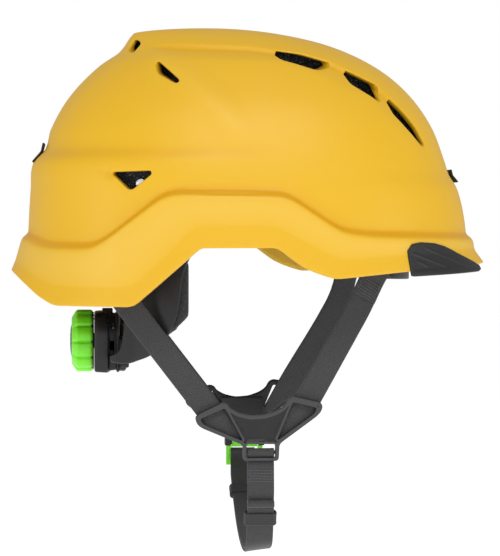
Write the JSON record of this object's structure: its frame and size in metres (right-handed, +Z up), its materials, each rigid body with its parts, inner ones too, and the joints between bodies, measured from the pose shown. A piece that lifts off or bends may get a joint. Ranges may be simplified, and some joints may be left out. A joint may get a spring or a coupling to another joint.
{
  "type": "arborist helmet",
  "caption": "Vented hard-shell climbing helmet with foam liner, ratcheting nape band, and a webbing chin harness with dividers, keepers and a side buckle.",
  "frame": {"origin": "centre of the headband, where the wearer's head sits", "axes": "+X to the front, +Y to the wearer's left, +Z up"},
  "size_m": [0.3022, 0.2276, 0.3318],
  "materials": {
    "yellow_shell": "moulded, satin gloss",
    "soft_black": "soft moulded plastic",
    "black_plastic": "moulded, fine matt grain",
    "green_plastic": "moulded, satin",
    "steel": "plain",
    "webbing": "woven",
    "pad_foam": "knitted cover",
    "liner_foam": "bead foam"
  },
  "bodies": {
    "shell": {"outer_shell": "yellow_shell", "brim_insert_left": "soft_black", "brim_insert_right": "soft_black", "impact_liner": "liner_foam", "crown_pad": "pad_foam", "liner_rivets": "steel", "headband": "black_plastic", "brow_pad": "pad_foam", "temple_pins": "black_plastic", "anchor_front_left": "black_plastic", "anchor_front_right": "black_plastic", "anchor_rear_left": "black_plastic", "anchor_rear_right": "black_plastic"},
    "front_clip": {"front_clip": "soft_black"},
    "rear_clip": {"rear_clip": "soft_black"},
    "cradle": {"ratchet_base": "black_plastic", "ratchet_cover": "black_plastic", "housing_screws": "steel", "detent_spring": "steel", "neck_pad": "pad_foam"},
    "knob": {"knob": "green_plastic", "knob_cap": "black_plastic", "ratchet_ring": "black_plastic", "pinion": "black_plastic", "knob_screw": "steel"},
    "arm_left": {"nape_arm_left": "black_plastic", "nape_pad_left": "pad_foam"},
    "arm_right": {"nape_arm_right": "black_plastic", "nape_pad_right": "pad_foam"},
    "side_left": {"side_strap_left": "webbing", "strap_end_front_left": "black_plastic", "strap_end_rear_left": "black_plastic", "divider_left": "black_plastic", "divider_back_left": "black_plastic", "buckle_socket": "black_plastic"},
    "side_right": {"side_strap_right": "webbing", "strap_end_front_right": "black_plastic", "strap_end_rear_right": "black_plastic", "divider_right": "black_plastic", "divider_back_right": "black_plastic"},
    "release_button": {"release_button": "green_plastic"},
    "chin": {"chin_strap": "webbing", "buckle_tongue": "green_plastic"},
    "keeper_right": {"keeper_right": "webbing"},
    "keeper_left": {"keeper_left": "webbing"}
  },
  "joints": [
    {"name": "front_clip_flex", "type": "hinge", "parent": "shell", "child": "front_clip", "pos_m": [0.1294, 0, 0.0466], "axis": [0, -1, 0], "range_deg": [0, 10], "stiffness_Nm_per_rad": 0.05},
    {"name": "rear_clip_flex", "type": "hinge", "parent": "shell", "child": "rear_clip", "pos_m": [-0.1314, 0, 0.0626], "axis": [0, 1, 0], "range_deg": [0, 10], "stiffness_Nm_per_rad": 0.05},
    {"name": "cradle_tilt", "type": "hinge", "parent": "shell", "child": "cradle", "pos_m": [-0.038, 0, 0.003], "axis": [0, 1, 0], "range_deg": [-8, 8]},
    {"name": "knob_turn", "type": "hinge", "parent": "cradle", "child": "knob", "pos_m": [-0.1, 0, -0.0645], "axis": [1, 0, 0], "range_deg": [0, 118]},
    {"name": "arm_left_slide", "type": "slide", "parent": "cradle", "child": "arm_left", "axis": [0, 1, 0], "range_m": [-0.0125, 0]},
    {"name": "arm_right_slide", "type": "slide", "parent": "cradle", "child": "arm_right", "axis": [0, -1, 0], "range_m": [-0.0125, 0]},
    {"name": "side_left_swing", "type": "hinge", "parent": "shell", "child": "side_left", "pos_m": [0.081, 0.074, -0.006], "axis": [0.999, 0, 0.0446], "range_deg": [0, 30]},
    {"name": "side_right_swing", "type": "hinge", "parent": "shell", "child": "side_right", "pos_m": [0.081, -0.074, -0.006], "axis": [-0.999, 0, -0.0446], "range_deg": [0, 30]},
    {"name": "button_press", "type": "slide", "parent": "side_left", "child": "release_button", "axis": [0, -1, 0], "range_m": [0, 0.0012], "stiffness_N_per_m": 400, "springref_m": -0.001},
    {"name": "chin_open", "type": "hinge", "parent": "side_right", "child": "chin", "pos_m": [0.0026, -0.0765, -0.1338], "axis": [-1, 0, 0], "range_deg": [0, 75]},
    {"name": "keeper_right_slide", "type": "slide", "parent": "chin", "child": "keeper_right", "axis": [0, 0.3685, -0.9296], "range_m": [0, 0.005]},
    {"name": "keeper_left_slide", "type": "slide", "parent": "chin", "child": "keeper_left", "axis": [0, 0.8747, 0.4846], "range_m": [-0.008, 0.008]}
  ],
  "couplings": [
    {"joint": "arm_left_slide", "follows": "knob_turn", "m_per_rad": -0.006},
    {"joint": "arm_right_slide", "follows": "knob_turn", "m_per_rad": -0.006}
  ]
}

- Your instructions
Extract the data in full. Keep it word for word.

- Reply
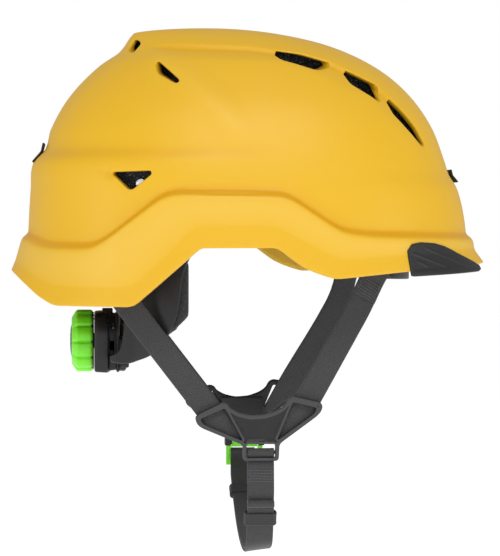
Write the JSON record of this object's structure: its frame and size in metres (right-handed, +Z up), its materials, each rigid body with its parts, inner ones too, and the joints between bodies, measured from the pose shown. A piece that lifts off or bends may get a joint. Ranges may be simplified, and some joints may be left out. A joint may get a spring or a coupling to another joint.
{
  "type": "arborist helmet",
  "caption": "Vented hard-shell climbing helmet with foam liner, ratcheting nape band, and a webbing chin harness with dividers, keepers and a side buckle.",
  "frame": {"origin": "centre of the headband, where the wearer's head sits", "axes": "+X to the front, +Y to the wearer's left, +Z up"},
  "size_m": [0.3022, 0.2276, 0.3318],
  "materials": {
    "yellow_shell": "moulded, satin gloss",
    "soft_black": "soft moulded plastic",
    "black_plastic": "moulded, fine matt grain",
    "green_plastic": "moulded, satin",
    "steel": "plain",
    "webbing": "woven",
    "pad_foam": "knitted cover",
    "liner_foam": "bead foam"
  },
  "bodies": {
    "shell": {"outer_shell": "yellow_shell", "brim_insert_left": "soft_black", "brim_insert_right": "soft_black", "impact_liner": "liner_foam", "crown_pad": "pad_foam", "liner_rivets": "steel", "headband": "black_plastic", "brow_pad": "pad_foam", "temple_pins": "black_plastic", "anchor_front_left": "black_plastic", "anchor_front_right": "black_plastic", "anchor_rear_left": "black_plastic", "anchor_rear_right": "black_plastic"},
    "front_clip": {"front_clip": "soft_black"},
    "rear_clip": {"rear_clip": "soft_black"},
    "cradle": {"ratchet_base": "black_plastic", "ratchet_cover": "black_plastic", "housing_screws": "steel", "detent_spring": "steel", "neck_pad": "pad_foam"},
    "knob": {"knob": "green_plastic", "knob_cap": "black_plastic", "ratchet_ring": "black_plastic", "pinion": "black_plastic", "knob_screw": "steel"},
    "arm_left": {"nape_arm_left": "black_plastic", "nape_pad_left": "pad_foam"},
    "arm_right": {"nape_arm_right": "black_plastic", "nape_pad_right": "pad_foam"},
    "side_left": {"side_strap_left": "webbing", "strap_end_front_left": "black_plastic", "strap_end_rear_left": "black_plastic", "divider_left": "black_plastic", "divider_back_left": "black_plastic", "buckle_socket": "black_plastic"},
    "side_right": {"side_strap_right": "webbing", "strap_end_front_right": "black_plastic", "strap_end_rear_right": "black_plastic", "divider_right": "black_plastic", "divider_back_right": "black_plastic"},
    "release_button": {"release_button": "green_plastic"},
    "chin": {"chin_strap": "webbing", "buckle_tongue": "green_plastic"},
    "keeper_right": {"keeper_right": "webbing"},
    "keeper_left": {"keeper_left": "webbing"}
  },
  "joints": [
    {"name": "front_clip_flex", "type": "hinge", "parent": "shell", "child": "front_clip", "pos_m": [0.1294, 0, 0.0466], "axis": [0, -1, 0], "range_deg": [0, 10], "stiffness_Nm_per_rad": 0.05},
    {"name": "rear_clip_flex", "type": "hinge", "parent": "shell", "child": "rear_clip", "pos_m": [-0.1314, 0, 0.0626], "axis": [0, 1, 0], "range_deg": [0, 10], "stiffness_Nm_per_rad": 0.05},
    {"name": "cradle_tilt", "type": "hinge", "parent": "shell", "child": "cradle", "pos_m": [-0.038, 0, 0.003], "axis": [0, 1, 0], "range_deg": [-8, 8]},
    {"name": "knob_turn", "type": "hinge", "parent": "cradle", "child": "knob", "pos_m": [-0.1, 0, -0.0645], "axis": [1, 0, 0], "range_deg": [0, 118]},
    {"name": "arm_left_slide", "type": "slide", "parent": "cradle", "child": "arm_left", "axis": [0, 1, 0], "range_m": [-0.0125, 0]},
    {"name": "arm_right_slide", "type": "slide", "parent": "cradle", "child": "arm_right", "axis": [0, -1, 0], "range_m": [-0.0125, 0]},
    {"name": "side_left_swing", "type": "hinge", "parent": "shell", "child": "side_left", "pos_m": [0.081, 0.074, -0.006], "axis": [0.999, 0, 0.0446], "range_deg": [0, 30]},
    {"name": "side_right_swing", "type": "hinge", "parent": "shell", "child": "side_right", "pos_m": [0.081, -0.074, -0.006], "axis": [-0.999, 0, -0.0446], "range_deg": [0, 30]},
    {"name": "button_press", "type": "slide", "parent": "side_left", "child": "release_button", "axis": [0, -1, 0], "range_m": [0, 0.0012], "stiffness_N_per_m": 400, "springref_m": -0.001},
    {"name": "chin_open", "type": "hinge", "parent": "side_right", "child": "chin", "pos_m": [0.0026, -0.0765, -0.1338], "axis": [-1, 0, 0], "range_deg": [0, 75]},
    {"name": "keeper_right_slide", "type": "slide", "parent": "chin", "child": "keeper_right", "axis": [0, 0.3685, -0.9296], "range_m": [0, 0.005]},
    {"name": "keeper_left_slide", "type": "slide", "parent": "chin", "child": "keeper_left", "axis": [0, 0.8747, 0.4846], "range_m": [-0.008, 0.008]}
  ],
  "couplings": [
    {"joint": "arm_left_slide", "follows": "knob_turn", "m_per_rad": -0.006},
    {"joint": "arm_right_slide", "follows": "knob_turn", "m_per_rad": -0.006}
  ]
}